Improving avian influenza preparedness through e-learning
Avian influenza is one of the major transboundary animal diseases
FAO project: GCP/GLO/710/UK - Engaging the food and agriculture sectors in sub-Saharan Africa and South and South-east Asia in the global efforts to combat antimicrobial resistance using a One Health approach - AMR Farmer Field School
©FAO/Luis Tato
Avian influenza is one of the major transboundary animal diseases, which has a wide-ranging impact on the livelihoods of smallholder farmers and poultry farmers, regional and international trade, food safety, public health and international travel and tourism.
By incorporating FAO’s vision for digital innovation to prevent and control this detrimental disease, the FAO Virtual Learning Centers (VLCs) launched a new online pilot training on avian influenza preparedness. This training is intended for public and private veterinarians working in government veterinary services, directly involved in the surveillance, detection, prevention and response to avian influenza. FAO is inviting veterinary services to submit nominations for the course.
The four-week online course starting today will run through the newly established FAO VLCs. Up to 500 veterinarians from 98 member countries in the FAO regions of Africa, Asia and the Pacific, Europe and Central Asia, Latin America and the Caribbean, and the Near East and North Africa will benefit from this training. Alongside the students, a pool of 40 international experts from all over the world will join the course to bring a global and regional perspective and provide valuable feedback for the pilot version.
The overall objective of the course is to strengthen the capacity of the countries for early warning, risk reduction and management of avian influenza outbreaks through building knowledge and skills on the detection, prevention and response to avian influenza outbreaks amongst technical specialists and field veterinarians.

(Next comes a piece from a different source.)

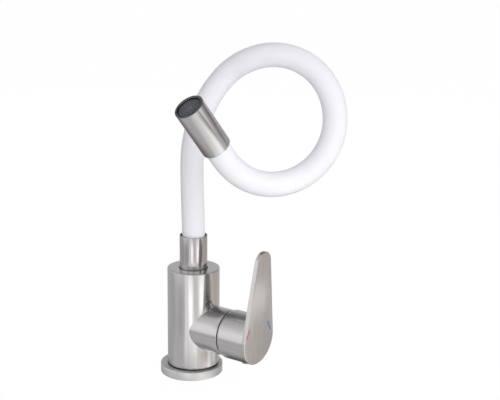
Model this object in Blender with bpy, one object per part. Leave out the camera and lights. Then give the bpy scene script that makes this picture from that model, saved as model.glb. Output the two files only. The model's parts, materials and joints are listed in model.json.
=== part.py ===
"""Flexible kitchen faucet: a steel single-lever mixer with a bendable silicone neck.

Metres, +Z up. The origin is on the body's axis, on the sink deck.
+X points along the side branch, out of the lever. The neck is bent into one
open turn, held up by a gooseneck core inside its silicone sleeve.
"""
import math

import bmesh
import bpy
import numpy as np
from mathutils import Matrix, Vector

# Clearances
SEAT_GAP = 0.0003
SEAL_GAP = 0.00015
CUT_OVERRUN = 0.001
WELD = 0.000001

# Base ring, which lies loose on the deck round the foot of the body
RING_RADIUS = 0.0270
RING_HEIGHT = 0.0076
RING_CHAMFER = 0.0006
RING_PLAY = 0.0021
RING_SHIFT = 0.0017
GASKET_INNER_RADIUS = 0.0217
GASKET_WIDTH = 0.0020
GASKET_DEPTH = 0.0014

# Body, a turned bar with a side branch for the cartridge
BODY_RADIUS = 0.0225
BODY_TOP = 0.0941
BODY_EDGE = 0.0004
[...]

The impact of the course will support the United Nations’ Sustainable Development Goals (SDGs) by reducing the socioeconomic and public health impacts of avian influenza, securing livelihoods, improving food security and food safety, and increasing productivity in the poultry sector.
The course
The course is conducted entirely online, will take approximately 12 hours to complete and will be open for four weeks. The course starts with an interactive webinar, where participants meet with their trainers and learn about the course and avian influenza. The trainees will then learn through eight interactive online modules, covering the impact and importance of avian influenza, epidemiology, pathogenesis and clinical diagnosis, laboratory diagnosis, outbreak investigation, prevention, surveillance, control with and without vaccination, etc. This interactive course is enriched with audiovisual materials and self-assessment questions. During the course, expert trainers will be available through a discussion forum to answer questions from the trainees and to lead interactive discussions.
As the course is open for four weeks, a specific topic is covered each week using a discussion forum. Trainers post questions to challenge participants and deepen their understanding of the course materials. The course ends with a final course assessment and a closing webinar covering topics that were difficult for participants or sparked the most discussion in the forum. Participants who complete the coursework with a comprehensive assessment are awarded a certificate. Finally, through the feedback section, participants can provide suggestions for further improvement.
About the FAO VLCs
The FAO VLCs are virtual hubs born to develop and improve One Health capacities in all FAO regions and subregions. The mission is to provide trainees with access to inclusive, engaging, and high-quality training using a variety of methodologies such as online tutored courses, blended learning, technical webinars and mobile learning. Through the use of communication technology and instructional design, the VLC develop courses that readily respond to regional needs and priorities and fill knowledge gaps identified in different topic areas.
The FAO VLCs training model is sustainable, scalable and inclusive. It allows ample and geographically disparate audiences to be trained in an interdisciplinary manner. Cascading trainings maximizes the efficiency of the entire training process and makes education accessible to youth, women and field experts in need of skills.
To date VLCs have been established in all six FAO regions, delivering courses to more than 5 000 trainees around the world. The courses are developed in close collaboration with FAO technical divisions, regional focal points and international experts. The FAO VLCs’ work and impact helps to deliver the SDGs, particularly SDG 1, 2 and 5, and fits into FAO’s Hand-in-Hand Initiative and FAO’s Strategic Framework.